▶ Stated exercise
Up to and including the line containing "axis through centre.", please reproduce the lines of the listing below, starting from the top.

[START Data block]

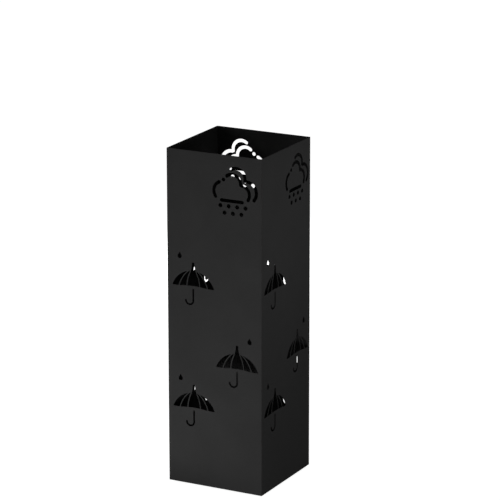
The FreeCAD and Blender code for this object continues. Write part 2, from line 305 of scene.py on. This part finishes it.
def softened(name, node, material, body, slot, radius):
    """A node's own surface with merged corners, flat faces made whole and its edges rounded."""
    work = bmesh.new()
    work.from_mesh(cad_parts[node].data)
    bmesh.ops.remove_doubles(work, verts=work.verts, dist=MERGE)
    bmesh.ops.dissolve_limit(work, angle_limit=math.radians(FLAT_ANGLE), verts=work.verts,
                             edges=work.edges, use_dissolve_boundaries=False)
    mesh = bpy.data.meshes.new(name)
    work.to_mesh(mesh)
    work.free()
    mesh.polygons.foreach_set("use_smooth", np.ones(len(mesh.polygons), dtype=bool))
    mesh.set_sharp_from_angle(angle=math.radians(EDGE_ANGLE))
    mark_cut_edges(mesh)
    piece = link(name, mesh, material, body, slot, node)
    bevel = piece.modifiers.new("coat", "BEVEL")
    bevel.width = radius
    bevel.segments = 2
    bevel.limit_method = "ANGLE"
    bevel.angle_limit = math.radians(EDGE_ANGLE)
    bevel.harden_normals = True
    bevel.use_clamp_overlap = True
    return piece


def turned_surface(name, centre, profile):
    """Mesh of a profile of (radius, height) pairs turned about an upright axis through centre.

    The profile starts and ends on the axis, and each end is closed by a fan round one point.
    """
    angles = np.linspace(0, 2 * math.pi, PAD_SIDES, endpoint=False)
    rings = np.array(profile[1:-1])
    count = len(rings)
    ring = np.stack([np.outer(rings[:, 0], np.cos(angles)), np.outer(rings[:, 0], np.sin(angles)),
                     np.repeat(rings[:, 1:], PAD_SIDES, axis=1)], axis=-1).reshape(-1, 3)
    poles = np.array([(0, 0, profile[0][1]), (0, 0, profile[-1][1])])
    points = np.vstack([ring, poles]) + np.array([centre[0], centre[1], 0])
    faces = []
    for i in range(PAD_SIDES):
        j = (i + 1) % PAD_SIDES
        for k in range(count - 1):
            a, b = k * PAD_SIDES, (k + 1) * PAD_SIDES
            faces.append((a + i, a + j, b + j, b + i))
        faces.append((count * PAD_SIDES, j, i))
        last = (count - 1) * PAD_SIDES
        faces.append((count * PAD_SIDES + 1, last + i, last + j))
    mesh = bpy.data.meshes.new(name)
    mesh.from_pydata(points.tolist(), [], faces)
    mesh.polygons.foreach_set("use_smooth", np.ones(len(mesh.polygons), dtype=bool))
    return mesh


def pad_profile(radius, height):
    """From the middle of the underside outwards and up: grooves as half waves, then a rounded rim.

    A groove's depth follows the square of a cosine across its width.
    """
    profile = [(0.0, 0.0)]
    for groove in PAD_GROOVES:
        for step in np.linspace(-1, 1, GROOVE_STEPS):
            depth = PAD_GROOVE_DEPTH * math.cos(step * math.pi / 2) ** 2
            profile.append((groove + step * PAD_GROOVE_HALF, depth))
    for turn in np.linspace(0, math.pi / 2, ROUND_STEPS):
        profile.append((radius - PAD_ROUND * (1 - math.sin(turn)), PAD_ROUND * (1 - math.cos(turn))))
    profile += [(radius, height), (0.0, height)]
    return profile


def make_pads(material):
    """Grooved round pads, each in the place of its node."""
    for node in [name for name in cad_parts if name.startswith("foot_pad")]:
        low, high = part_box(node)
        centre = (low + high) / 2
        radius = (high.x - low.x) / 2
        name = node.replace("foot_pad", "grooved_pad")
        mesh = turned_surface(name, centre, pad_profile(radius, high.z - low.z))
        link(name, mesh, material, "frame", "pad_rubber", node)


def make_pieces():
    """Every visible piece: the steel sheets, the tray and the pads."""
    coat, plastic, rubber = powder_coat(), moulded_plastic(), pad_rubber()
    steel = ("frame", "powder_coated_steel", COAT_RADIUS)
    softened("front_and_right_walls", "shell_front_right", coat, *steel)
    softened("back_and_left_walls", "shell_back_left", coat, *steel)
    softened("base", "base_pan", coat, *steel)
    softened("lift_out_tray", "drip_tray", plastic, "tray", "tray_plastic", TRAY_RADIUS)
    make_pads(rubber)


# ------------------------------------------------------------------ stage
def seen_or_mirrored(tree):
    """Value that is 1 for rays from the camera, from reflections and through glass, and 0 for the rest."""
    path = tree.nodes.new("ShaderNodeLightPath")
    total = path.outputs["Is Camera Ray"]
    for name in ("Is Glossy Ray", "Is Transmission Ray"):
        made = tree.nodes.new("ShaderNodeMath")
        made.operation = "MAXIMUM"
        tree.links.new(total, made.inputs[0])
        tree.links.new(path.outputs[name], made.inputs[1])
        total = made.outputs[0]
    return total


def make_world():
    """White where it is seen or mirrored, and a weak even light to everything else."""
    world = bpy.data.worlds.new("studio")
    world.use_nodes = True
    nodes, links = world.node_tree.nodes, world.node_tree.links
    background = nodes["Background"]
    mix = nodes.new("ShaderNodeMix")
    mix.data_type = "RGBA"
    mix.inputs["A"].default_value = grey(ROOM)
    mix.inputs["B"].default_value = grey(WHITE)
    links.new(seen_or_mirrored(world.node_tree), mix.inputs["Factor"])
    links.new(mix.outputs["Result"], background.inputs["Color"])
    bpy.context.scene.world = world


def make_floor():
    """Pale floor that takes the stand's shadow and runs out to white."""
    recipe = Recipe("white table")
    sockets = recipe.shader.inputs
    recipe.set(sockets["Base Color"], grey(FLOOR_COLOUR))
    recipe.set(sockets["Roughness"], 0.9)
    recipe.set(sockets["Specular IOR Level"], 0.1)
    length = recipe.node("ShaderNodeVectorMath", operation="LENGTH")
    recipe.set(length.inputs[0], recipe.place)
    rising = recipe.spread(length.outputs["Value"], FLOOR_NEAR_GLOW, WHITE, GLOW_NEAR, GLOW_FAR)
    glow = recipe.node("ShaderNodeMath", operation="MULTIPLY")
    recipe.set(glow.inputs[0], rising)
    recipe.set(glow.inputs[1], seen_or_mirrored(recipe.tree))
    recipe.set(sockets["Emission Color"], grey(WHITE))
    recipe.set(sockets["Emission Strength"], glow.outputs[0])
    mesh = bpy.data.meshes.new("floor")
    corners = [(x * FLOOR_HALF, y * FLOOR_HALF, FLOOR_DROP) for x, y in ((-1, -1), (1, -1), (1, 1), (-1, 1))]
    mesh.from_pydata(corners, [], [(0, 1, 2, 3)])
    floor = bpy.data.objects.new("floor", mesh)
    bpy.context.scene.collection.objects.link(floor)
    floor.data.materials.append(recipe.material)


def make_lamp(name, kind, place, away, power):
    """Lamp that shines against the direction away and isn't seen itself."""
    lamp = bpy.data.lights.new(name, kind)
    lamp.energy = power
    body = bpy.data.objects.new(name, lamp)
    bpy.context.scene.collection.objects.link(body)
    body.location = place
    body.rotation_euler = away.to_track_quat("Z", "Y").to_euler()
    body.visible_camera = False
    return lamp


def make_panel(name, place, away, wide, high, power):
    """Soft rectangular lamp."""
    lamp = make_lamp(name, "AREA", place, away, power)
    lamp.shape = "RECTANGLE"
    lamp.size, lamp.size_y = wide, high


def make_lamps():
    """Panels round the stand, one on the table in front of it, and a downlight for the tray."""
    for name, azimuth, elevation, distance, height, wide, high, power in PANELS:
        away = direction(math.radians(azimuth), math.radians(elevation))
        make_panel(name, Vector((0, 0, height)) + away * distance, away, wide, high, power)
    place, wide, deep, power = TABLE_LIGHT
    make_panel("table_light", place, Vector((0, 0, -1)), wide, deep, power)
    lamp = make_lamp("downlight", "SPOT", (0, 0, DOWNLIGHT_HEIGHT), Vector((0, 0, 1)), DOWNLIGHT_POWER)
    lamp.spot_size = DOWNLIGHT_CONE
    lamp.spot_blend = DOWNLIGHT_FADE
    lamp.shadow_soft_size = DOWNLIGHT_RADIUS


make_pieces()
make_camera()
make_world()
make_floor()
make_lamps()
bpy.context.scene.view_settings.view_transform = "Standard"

[END Data block]

▶ Answer below
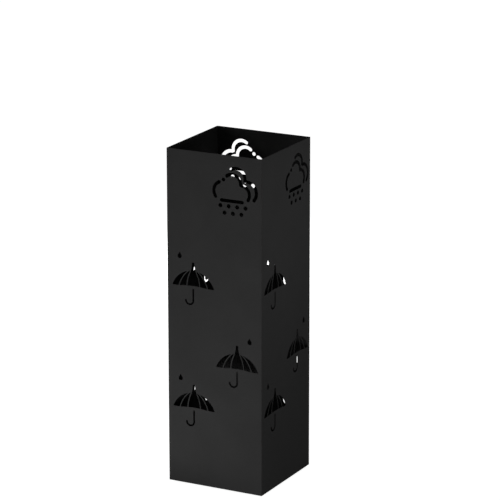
The FreeCAD and Blender code for this object continues. Write part 2, from line 305 of scene.py on. This part finishes it.
def softened(name, node, material, body, slot, radius):
    """A node's own surface with merged corners, flat faces made whole and its edges rounded."""
    work = bmesh.new()
    work.from_mesh(cad_parts[node].data)
    bmesh.ops.remove_doubles(work, verts=work.verts, dist=MERGE)
    bmesh.ops.dissolve_limit(work, angle_limit=math.radians(FLAT_ANGLE), verts=work.verts,
                             edges=work.edges, use_dissolve_boundaries=False)
    mesh = bpy.data.meshes.new(name)
    work.to_mesh(mesh)
    work.free()
    mesh.polygons.foreach_set("use_smooth", np.ones(len(mesh.polygons), dtype=bool))
    mesh.set_sharp_from_angle(angle=math.radians(EDGE_ANGLE))
    mark_cut_edges(mesh)
    piece = link(name, mesh, material, body, slot, node)
    bevel = piece.modifiers.new("coat", "BEVEL")
    bevel.width = radius
    bevel.segments = 2
    bevel.limit_method = "ANGLE"
    bevel.angle_limit = math.radians(EDGE_ANGLE)
    bevel.harden_normals = True
    bevel.use_clamp_overlap = True
    return piece


def turned_surface(name, centre, profile):
    """Mesh of a profile of (radius, height) pairs turned about an upright axis through centre.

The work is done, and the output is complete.